I eat lemon sole stuffed with "sweet lobster" (probably crayfish, I think), baked in a brown crab sauce sparked with saffron and bits of roasted apple, served over handmade mushroom ravioli and topped with asparagus. This dish reminds me why I search out these strip-mall places: It's fantastic -- shamelessly, guiltlessly bizarre, and unlike anything I would ever be offered by a kitchen that knows better than to combine lobster and crab and sole and fruit and mushrooms all on one plate, and because it is served so proudly in a portion so large that I can only eat half.

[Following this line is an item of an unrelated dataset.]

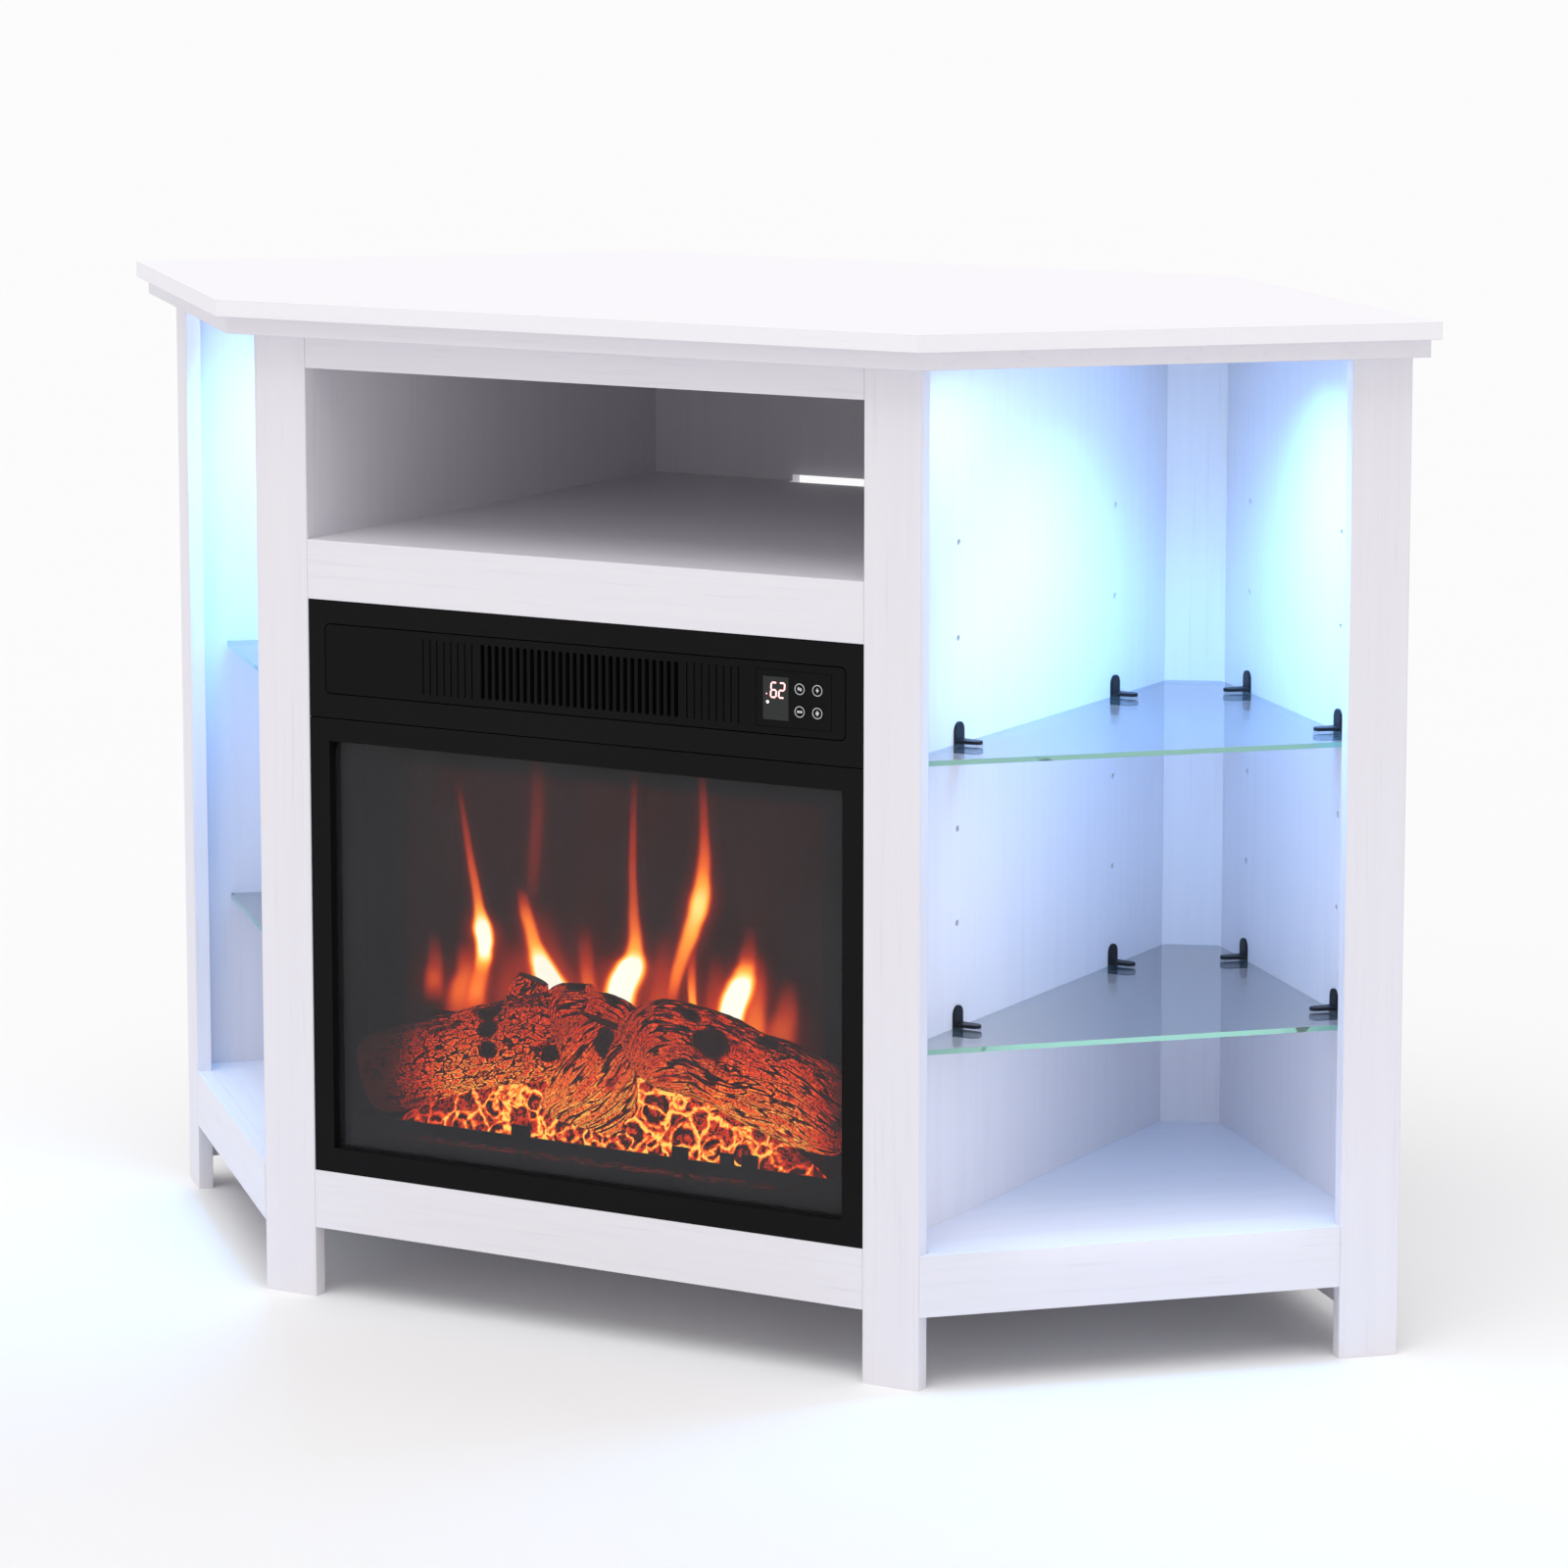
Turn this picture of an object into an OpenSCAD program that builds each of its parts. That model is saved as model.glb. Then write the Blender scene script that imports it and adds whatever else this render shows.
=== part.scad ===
// Corner TV cabinet with an electric fireplace insert in its straight front and a lit,
// glass-shelved bay in each 45 degree wing.
//
// The plan is a hexagon that pushes into the corner of a room: a front, two wings square
// to the room walls, two wall sides and a short rear. Everything is drawn with the front
// faces of the posts on y = 0 and the floor on z = 0, then moved forward by mid_y so that
// the origin lies on the floor under the middle of the top. The right half is drawn, and
// the left half is its mirror image.

/* [Outline] */
// Height from the floor to the top of the slab
total_h = 800; // [790:5:840]
// Width of the straight front over both front posts
front_w = 596; // [586:2:640]
// Length of each wing, from the front corner to its end against the room wall
wing_len = 385; // [377:1:410]
// How far the rear panel's front face reaches past the partitions
rear_reach = 16.6; // [14:0.2:24]

/* [Top] */
// Thickness of the top slab
slab_t = 13; // [10:0.5:18]
// Overhang of the slab past the front and the wings
slab_over = 32; // [28:1:40]
// Overhang of the slab past the wall sides
slab_wall_over = 10; // [7:1:20]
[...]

New Orient has a new (ish) menu insert, too. On another night, I pay seven dollars for the lobster-stuffed dumplings and have to force myself to eat them. They taste like they're stuffed with canned tuna and are served on a chipped, cracked plate. This is a far cry from the delight of that curry a few days ago, but I brace myself with fried Vietnamese egg rolls that taste just like the wild-mushroom mille-feuilles served downtown in those temples of haute Froggery, vermicelli twirled through a sharp bowl of fish sauce, and big chunks of beef, marinated and grilled and sweet. My plate of pork chops, sliced and wrapped around the bodies of gigantic shrimp, topped with what I can only guess is a nuoc cham rémoulade, is a marvel -- as rough and rustic as anything in the classical French-Vietnamese canon, but cooked so perfectly that the chops don't even need toothpicks to hold them together.
Strip-mall dining in a city as explosively diverse as Denver can be magic; the simplest things and the strangest things -- a stuffed sole, a pork roulade, green chiles and fettuccine -- can sneak up on you and take your head right off. You don't anticipate such a meal, but when you stumble upon it, the surprises, both good and bad, make the meal worthwhile. After all, the little victories, the small defeats, the occasional flashes of left-field genius are what take you from Vietnam to Italy, from Freaktown to Tumsville, from the best curry in the city to the worst mozzarella ever, all in the space of just 32 steps.